What is even considered a media outlet anymore?
As a publicist, I pitch to bloggers and other online sites that might consider themselves blogs and not journalistic entities, but I value them as much as a print or television media hit. These sites have exploding traffic and a highly engaged audience. I also consider social media numbers to be facets of media outlets. But whose standards should we compare them against? There has to be somewhere in the middle for young and ambitious writers, who have decided to create their own version of the paper.
It’s clear that the journalistic landscape looks more like a Dali painting – with blurred edges, and sure, a dripping clock for some print publications. Their time is certainly numbered.
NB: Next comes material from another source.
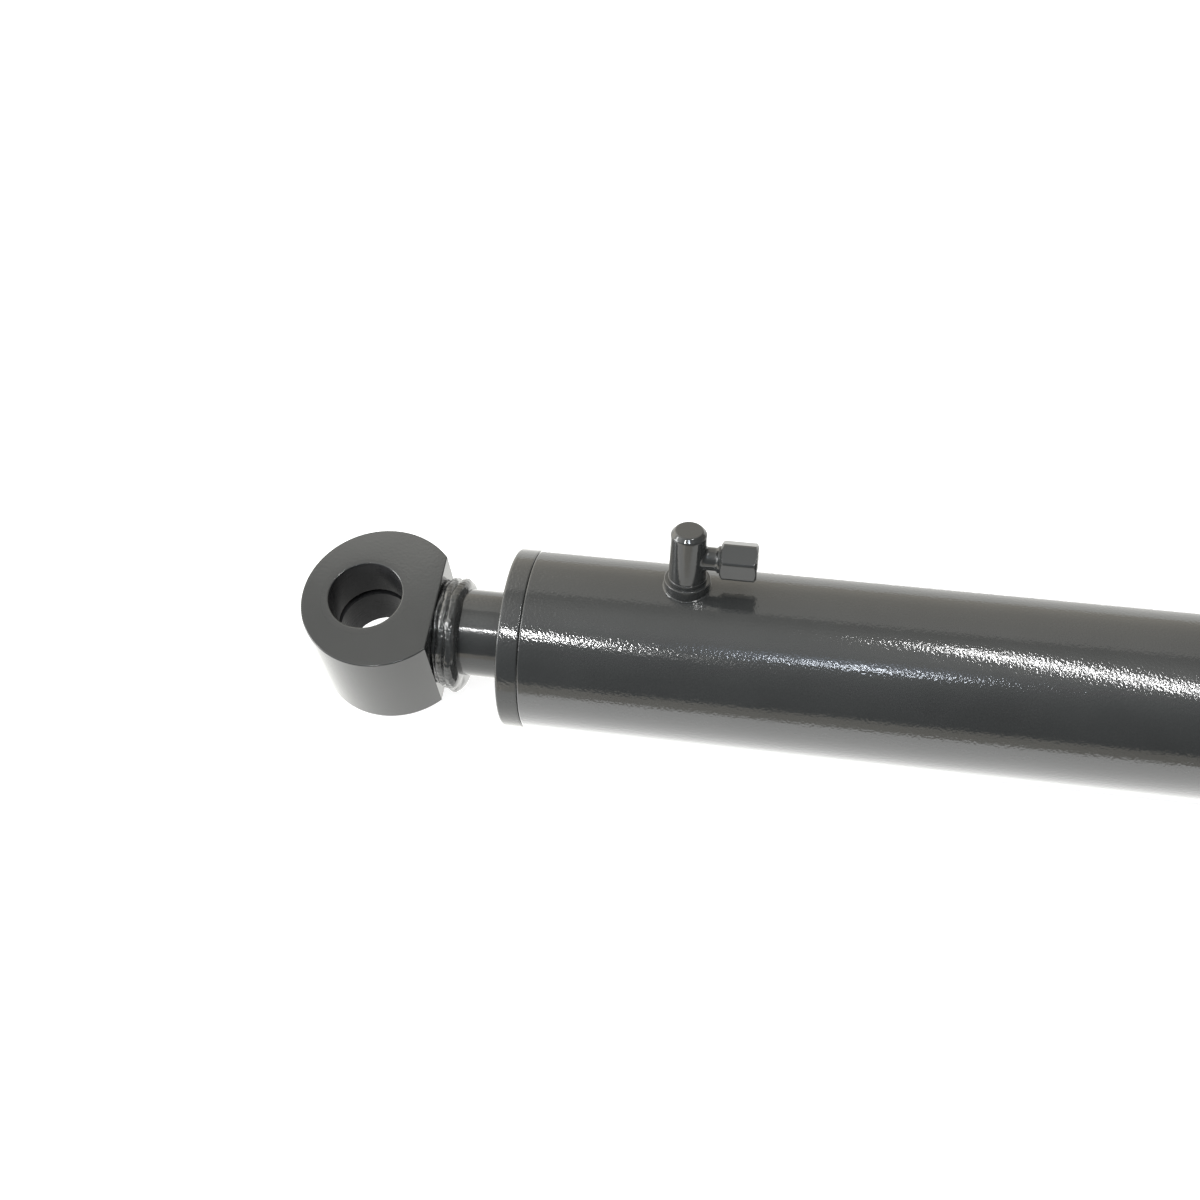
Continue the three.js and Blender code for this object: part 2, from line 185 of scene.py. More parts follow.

But this flux leaves a dearth of guidance for standards of writing, attribution, and quotes. As a journalism cherub at Medill at Northwestern the summer before my senior year of high school, my friends and I ran around thinking up ledes, drafting pieces by typewriter, and being sure to end stories with -30-, something that means very little to very few.
In the world of the aggregate, the retweeted, how do we make sure that there are new standards of ethics? There is common sense, and then there are rules like the AP Style book. I’m sure 95% of writers these days haven’t read AP Style. We can’t be held to outdated standards about margins. As we write our own paths, sites, newsletters, we need to be writing the rules too.